Johnstone goes a little bluesier in “Hard Lessons”, a song that sounds perfect for Bonnie Raitt (and there she is, singing backing vocals on it). It’s a song about trying to learn from past lessons, fighting the good and noble fight to be a better person, to choose well in love, etc. It features a wonderful sax lead by Marc Macisso.

Quiet piano-driven ballads rule the day here. “Hold On” builds slowly, a song of solace and advice to a man beset by battles raging in his head. Jackson Browne lends support via backing vocals—but Charles Duncan’s guitars take the lead mid-way through the song.

It’s all husband and wife in the delicate and lovely “In This House”—just Johnstone and Duncan and a direct line to inner emotions. This song could apply to many, the tale of a couple that have been together in the same house for ages and have grown apart from what they once were: “I know you say you love me / But you don’t do it right / We co-exist, the trouble is / That we’re not really living / In this house”.

As we “boomers” get older, our concerns have changed. “Old and Gray” can become the battle anthem for a generation reluctant to give in to aging, scared of becoming what our own parents (and their parents before them) have become: “Don’t let me grow old and gray / I don’t want to know how it feels / To be alone that way / Confusing what’s lost with that is real / And slipping a little each day / Don’t let me grow old / Don’t let me grow old and gray”. This arrangement is aided by the excellent viola of Mary Ramsey and Julie Miller’s backing vocal.

The first song written for this collection was the poignant “Evelyn”, based upon Johnstone’s real-life great aunt. Struck by Tom Waits’ storytelling abilities, Johnstone set out to try her hand at achieving the same. She has done a formidable job here (as good as many of Jill Sobule’s story songs), conveying the tale of a woman destined for great things who was scarred by a fire at age seventeen, and in a sense, scarred for life.
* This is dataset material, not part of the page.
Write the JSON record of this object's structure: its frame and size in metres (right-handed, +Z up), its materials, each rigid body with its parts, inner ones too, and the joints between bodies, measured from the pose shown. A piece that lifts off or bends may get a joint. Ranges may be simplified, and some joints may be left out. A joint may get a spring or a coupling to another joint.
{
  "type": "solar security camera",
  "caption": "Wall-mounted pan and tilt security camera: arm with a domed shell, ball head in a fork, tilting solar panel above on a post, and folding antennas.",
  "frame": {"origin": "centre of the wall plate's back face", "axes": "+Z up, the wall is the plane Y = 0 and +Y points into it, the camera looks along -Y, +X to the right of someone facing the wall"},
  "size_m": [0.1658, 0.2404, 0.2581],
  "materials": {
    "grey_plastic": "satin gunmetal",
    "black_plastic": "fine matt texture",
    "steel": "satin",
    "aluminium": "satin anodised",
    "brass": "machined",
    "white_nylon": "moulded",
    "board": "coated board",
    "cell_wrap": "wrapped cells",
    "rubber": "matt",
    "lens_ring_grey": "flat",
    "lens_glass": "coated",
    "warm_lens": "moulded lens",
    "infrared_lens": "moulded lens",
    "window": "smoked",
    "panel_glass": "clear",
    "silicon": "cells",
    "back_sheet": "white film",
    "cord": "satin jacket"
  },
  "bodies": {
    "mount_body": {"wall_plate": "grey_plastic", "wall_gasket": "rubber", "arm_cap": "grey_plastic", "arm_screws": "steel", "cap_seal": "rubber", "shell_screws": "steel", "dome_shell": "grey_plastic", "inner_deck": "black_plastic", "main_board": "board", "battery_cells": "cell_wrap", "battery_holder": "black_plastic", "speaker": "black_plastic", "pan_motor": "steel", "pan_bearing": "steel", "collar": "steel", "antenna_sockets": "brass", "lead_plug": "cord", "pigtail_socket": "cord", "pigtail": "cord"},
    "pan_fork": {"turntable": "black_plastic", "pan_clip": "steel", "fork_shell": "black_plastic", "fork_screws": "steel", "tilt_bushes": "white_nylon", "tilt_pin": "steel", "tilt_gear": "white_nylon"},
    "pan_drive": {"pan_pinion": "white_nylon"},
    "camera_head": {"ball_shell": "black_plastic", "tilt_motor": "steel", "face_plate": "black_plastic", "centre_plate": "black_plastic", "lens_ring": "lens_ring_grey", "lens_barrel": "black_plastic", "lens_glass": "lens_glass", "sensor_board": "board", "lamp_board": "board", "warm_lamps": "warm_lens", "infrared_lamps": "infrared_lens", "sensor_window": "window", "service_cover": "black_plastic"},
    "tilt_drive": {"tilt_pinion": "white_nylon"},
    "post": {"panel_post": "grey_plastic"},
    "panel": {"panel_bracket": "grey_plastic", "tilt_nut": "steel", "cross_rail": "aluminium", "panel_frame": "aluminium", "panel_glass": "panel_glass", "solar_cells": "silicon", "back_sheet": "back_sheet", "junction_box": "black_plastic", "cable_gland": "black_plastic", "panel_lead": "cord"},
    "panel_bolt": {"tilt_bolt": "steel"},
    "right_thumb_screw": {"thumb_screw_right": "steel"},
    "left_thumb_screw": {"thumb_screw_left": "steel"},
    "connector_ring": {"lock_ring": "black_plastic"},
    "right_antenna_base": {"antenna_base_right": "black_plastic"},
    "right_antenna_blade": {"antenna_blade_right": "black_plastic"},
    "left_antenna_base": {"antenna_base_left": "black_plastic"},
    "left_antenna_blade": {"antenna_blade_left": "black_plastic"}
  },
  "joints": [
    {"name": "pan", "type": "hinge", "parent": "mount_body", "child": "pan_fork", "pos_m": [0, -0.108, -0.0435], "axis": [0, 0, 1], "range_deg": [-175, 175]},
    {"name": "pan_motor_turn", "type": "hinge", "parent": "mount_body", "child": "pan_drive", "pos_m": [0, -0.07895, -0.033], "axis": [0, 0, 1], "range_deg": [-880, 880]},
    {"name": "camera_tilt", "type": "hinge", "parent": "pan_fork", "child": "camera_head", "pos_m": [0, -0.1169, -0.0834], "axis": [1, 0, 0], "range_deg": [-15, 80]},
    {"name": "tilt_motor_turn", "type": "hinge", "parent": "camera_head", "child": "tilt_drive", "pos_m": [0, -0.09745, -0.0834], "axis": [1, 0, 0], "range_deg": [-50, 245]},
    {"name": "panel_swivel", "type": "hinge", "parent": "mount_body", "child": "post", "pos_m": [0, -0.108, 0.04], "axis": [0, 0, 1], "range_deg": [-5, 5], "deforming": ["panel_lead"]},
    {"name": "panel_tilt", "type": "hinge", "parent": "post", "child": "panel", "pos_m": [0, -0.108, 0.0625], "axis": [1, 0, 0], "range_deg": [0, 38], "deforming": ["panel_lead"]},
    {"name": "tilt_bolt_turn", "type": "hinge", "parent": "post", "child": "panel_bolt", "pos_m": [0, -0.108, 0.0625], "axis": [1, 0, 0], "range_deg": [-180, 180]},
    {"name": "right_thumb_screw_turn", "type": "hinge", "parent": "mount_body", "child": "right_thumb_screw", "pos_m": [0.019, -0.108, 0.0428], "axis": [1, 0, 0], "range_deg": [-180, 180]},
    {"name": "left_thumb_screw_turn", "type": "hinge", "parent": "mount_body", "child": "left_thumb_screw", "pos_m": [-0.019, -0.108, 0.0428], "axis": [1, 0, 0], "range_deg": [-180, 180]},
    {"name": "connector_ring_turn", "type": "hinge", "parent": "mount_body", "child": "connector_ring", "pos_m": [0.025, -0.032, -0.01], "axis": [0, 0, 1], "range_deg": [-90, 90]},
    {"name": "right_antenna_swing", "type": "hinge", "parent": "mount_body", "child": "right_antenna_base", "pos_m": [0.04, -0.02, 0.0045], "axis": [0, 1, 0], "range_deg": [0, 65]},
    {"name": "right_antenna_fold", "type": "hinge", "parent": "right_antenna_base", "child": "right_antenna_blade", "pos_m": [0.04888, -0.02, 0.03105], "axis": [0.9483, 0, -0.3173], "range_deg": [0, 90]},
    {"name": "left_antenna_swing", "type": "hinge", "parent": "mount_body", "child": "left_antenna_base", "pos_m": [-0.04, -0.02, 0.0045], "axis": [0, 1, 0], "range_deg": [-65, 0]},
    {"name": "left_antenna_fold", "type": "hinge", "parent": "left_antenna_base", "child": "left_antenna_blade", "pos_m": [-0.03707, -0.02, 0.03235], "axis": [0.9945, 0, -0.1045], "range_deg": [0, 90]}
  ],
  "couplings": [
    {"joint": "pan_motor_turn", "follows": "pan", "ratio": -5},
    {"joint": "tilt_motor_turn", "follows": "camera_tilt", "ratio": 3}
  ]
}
“Pen and Paper” is another poignant winner, a story of a woman who finds safe haven from the sirens and the cold winds in what she writes. One of my personal favorites is the starkly compelling minor-key sounds of “Deep Water”, featuring Duncan on slide guitar and effective backing vocals by Rodney Crowell. Johnstone’s poetic words convey the woes and troubles of bad relationships so well: “You can know somebody / Like you think you know yourself / Sail along the surface / Still believing all is well / Wake up underneath the waves / Pounded by the swell / This is deep water”.

Some might bemoan the fact that these are ballads, by and large, without much variety in tempo. Oh, but what fine ballads they are. “Long Way Back” is writ large with images about standing at a crossroads, watching a train, and ultimately finding the courage not to give in to the past and make the same mistakes. Raitt and Browne harmonize on backing vocals.
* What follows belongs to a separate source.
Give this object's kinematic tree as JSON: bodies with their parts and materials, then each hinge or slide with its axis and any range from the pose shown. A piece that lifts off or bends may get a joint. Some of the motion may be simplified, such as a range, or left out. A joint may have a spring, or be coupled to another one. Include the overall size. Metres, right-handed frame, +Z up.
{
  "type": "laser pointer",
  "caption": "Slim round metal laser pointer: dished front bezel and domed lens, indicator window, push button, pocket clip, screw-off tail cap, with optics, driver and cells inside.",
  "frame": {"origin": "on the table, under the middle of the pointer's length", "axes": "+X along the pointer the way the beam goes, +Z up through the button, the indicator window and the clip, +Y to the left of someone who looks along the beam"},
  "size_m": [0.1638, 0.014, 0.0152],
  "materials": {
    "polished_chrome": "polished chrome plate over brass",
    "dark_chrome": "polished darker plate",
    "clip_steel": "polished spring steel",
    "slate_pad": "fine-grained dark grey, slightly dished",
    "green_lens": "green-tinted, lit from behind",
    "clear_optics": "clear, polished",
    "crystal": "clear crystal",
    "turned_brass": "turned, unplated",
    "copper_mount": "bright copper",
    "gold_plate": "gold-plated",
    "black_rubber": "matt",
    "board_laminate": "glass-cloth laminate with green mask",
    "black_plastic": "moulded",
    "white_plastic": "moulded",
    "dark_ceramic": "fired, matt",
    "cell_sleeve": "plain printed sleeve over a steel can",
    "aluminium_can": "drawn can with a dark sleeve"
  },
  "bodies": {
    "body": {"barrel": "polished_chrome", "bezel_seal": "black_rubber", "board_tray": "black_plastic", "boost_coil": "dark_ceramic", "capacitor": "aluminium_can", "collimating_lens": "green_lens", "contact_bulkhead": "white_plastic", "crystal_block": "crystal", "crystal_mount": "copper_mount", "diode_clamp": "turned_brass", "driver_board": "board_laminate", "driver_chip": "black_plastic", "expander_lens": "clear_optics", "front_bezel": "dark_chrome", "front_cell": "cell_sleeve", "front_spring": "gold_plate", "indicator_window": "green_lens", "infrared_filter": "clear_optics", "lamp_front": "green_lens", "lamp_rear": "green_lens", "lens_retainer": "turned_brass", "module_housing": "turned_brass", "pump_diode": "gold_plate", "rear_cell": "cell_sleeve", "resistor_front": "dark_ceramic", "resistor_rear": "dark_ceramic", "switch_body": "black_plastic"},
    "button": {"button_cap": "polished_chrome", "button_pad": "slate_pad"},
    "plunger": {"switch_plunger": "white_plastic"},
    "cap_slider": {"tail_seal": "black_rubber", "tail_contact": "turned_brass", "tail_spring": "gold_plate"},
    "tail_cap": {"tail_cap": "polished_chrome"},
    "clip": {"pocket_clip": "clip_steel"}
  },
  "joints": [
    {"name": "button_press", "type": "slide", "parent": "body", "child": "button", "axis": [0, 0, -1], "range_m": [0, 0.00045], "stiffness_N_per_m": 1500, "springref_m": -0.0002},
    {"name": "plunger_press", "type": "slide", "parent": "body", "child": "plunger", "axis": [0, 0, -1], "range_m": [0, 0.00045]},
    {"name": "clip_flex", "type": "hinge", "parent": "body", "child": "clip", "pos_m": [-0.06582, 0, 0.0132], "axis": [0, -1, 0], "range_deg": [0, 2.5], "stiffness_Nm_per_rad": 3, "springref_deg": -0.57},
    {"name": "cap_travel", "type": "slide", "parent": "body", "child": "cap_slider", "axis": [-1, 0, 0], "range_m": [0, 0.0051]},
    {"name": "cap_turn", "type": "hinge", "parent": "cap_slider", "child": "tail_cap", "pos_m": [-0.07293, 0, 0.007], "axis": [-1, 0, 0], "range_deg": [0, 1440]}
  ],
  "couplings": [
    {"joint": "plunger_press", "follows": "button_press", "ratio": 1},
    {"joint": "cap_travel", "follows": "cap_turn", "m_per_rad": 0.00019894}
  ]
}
This fine collection closes (appropriately) with “The Hereafter”, a stunningly pretty song about dealing with death. Charles Duncan’s pennywhistle is Chieftains-worthy, and lends an Irish-ballad flavor. As usual, the lyrics achieve poignancy in their simple statements: “Though our hearts are too heavy to find comfort yet / And there are no words written to help us forget / We hold onto the memories and wait for the rest / As you make your way in the hereafter”.

These 11 songs carry the weight of age and experience; they wrestle with topics that many will find endearing. If Lucinda Williams had a less wild sister who married and had two daughters, Jude Johnstone might be her. Fans of Bonnie Raitt, Julie Miller, and others of that ilk simply will love Jude Johnstone. Yet the universal honesty in these songs should appeal to a much wider audience.

It’s rare to come across well-crafted songs with emotions laid so bare. The very talented Jude Johnstone deserves a lot of credit; as her luminous adult-themed songs glow with a generous warmth and succinct voice. On a Good Day was a discovery for me—but with talent like this, her music won’t remain a secret much longer.